Marcus is not a crusader and he is not a judge. He is a witness. He remembers the world before authority learned how to sanctify itself. His immortality gives him no answers, only memory, and memory is dangerous in a world that depends on forgetting.

As Marcus moves deeper into the machinery bordering faith, the lines between protector and threat begin to blur. Allies speak in half truths. Enemies hide behind familiar symbols. Every choice carries consequences that do not end with him. Unlike Marcus, others do not rise again.

The Black Covenant is darker and more intimate than the Cursed Wanderer. It is less about open war and more about quiet decisions that reshape the world. It explores how good intentions rot, how faith is weaponized, and how easily the idea of order becomes a substitute for justice.

Although this is the second book written and the second in the timeline of the Disciple series, it is designed to stand entirely on its own. Each Disciple novel explores a different era and conflict in Marcus Longinus’s unending existence. They can be read in any order.

This is a story about what people are willing to sacrifice to keep control, and what it costs to refuse.
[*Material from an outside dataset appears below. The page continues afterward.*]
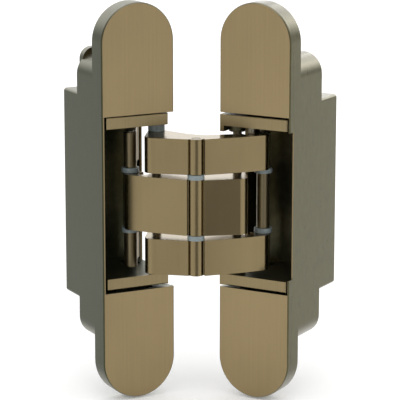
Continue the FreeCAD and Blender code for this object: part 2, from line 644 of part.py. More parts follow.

Kevin McIntyre is the author of The Disciple Series, a dark historical supernatural saga born from a lifelong love of storytelling, history, faith, and myth. He grew up in Alaska, a place that left a permanent mark on his imagination. There was something wild and almost fantastical about it, the kind of place that felt pulled from legend. He still remembers watching bald eagles fish over the frozen lake behind his house, and if there is a perfect place to fall in love with fantasy, he would argue Alaska is hard to beat.

As the child of a military family, life changed often and friends rarely stayed in one place for long. Kevin first discovered storytelling through Dungeons and Dragons at nine years old. When people came and went, he began creating stories for himself, building worlds he could control when so much else around him kept shifting. That love of storytelling never faded. Over the years, it only grew stronger, eventually becoming the foundation for the stories he writes today.

After leaving Alaska with his family following his freshman year, he found life in the South difficult and never truly felt at home there. By fifteen, unable to stand the southern heat or the feeling of being out of place, he moved back to Alaska on his own, got his first job, went back to school, and rented a room in a friend’s house. That independence, and that return to the place that felt most like home, shaped much of who he became.

Now at fifty, Kevin’s life has changed dramatically, but storytelling remains at the center of it. A few years ago, he decided it was finally time to put some of the stories in his head onto paper. What began as a single idea for one book became a trilogy, and from there expanded into something far larger. The Disciple Series grew into a world with more stories than he can count, a sweeping universe of cursed men, ruined kingdoms, biblical horror, and the long weight of history.

Kevin lives with his incredible partner, whose support has made this journey possible. She keeps him grounded, focused, and moving forward when his impatience gets the better of him. He is the first to admit patience is not one of his strengths, and her steady presence has helped turn ideas into something real.

Outside of writing, Kevin is also the founder of a veteran support apparel brand dedicated to speaking openly about mental health and PTSD among veterans. It is a mission close to his heart. He knows what it is like when the darkness moves in and there is no voice to answer it. Through events, conversations, and community outreach, he works to help build support for those who are struggling and to remind them they are not alone.

At home, life is shared with two unforgettable dogs. Floki is an oversized Staffordshire Terrier who is loyal, loving, allergic to what feels like the entire world, and as dense as a bag of rocks. Hela, his dog, is a Siberian Husky and Australian Shepherd mix with all the attitude that combination promises. She is outspoken, opinionated, and absolutely certain she is in charge. Together, they keep life loud and interesting.

When he is not writing, Kevin and his partner are usually out riding Nomad, their Harley, or wandering through bookstores looking for a place to disappear for a while. He is also a proud father of three and grandfather of two. Though he does not get to see them as often as he would like, he loves them deeply and takes great pride in the independent, stubborn, remarkable people they have become.

At the heart of everything he does, whether in fiction, community work, or family, is the same belief that stories matter. They give us a place to wrestle with darkness, meaning, history, and hope. For Kevin McIntyre, that belief is what continues to drive every page he writes.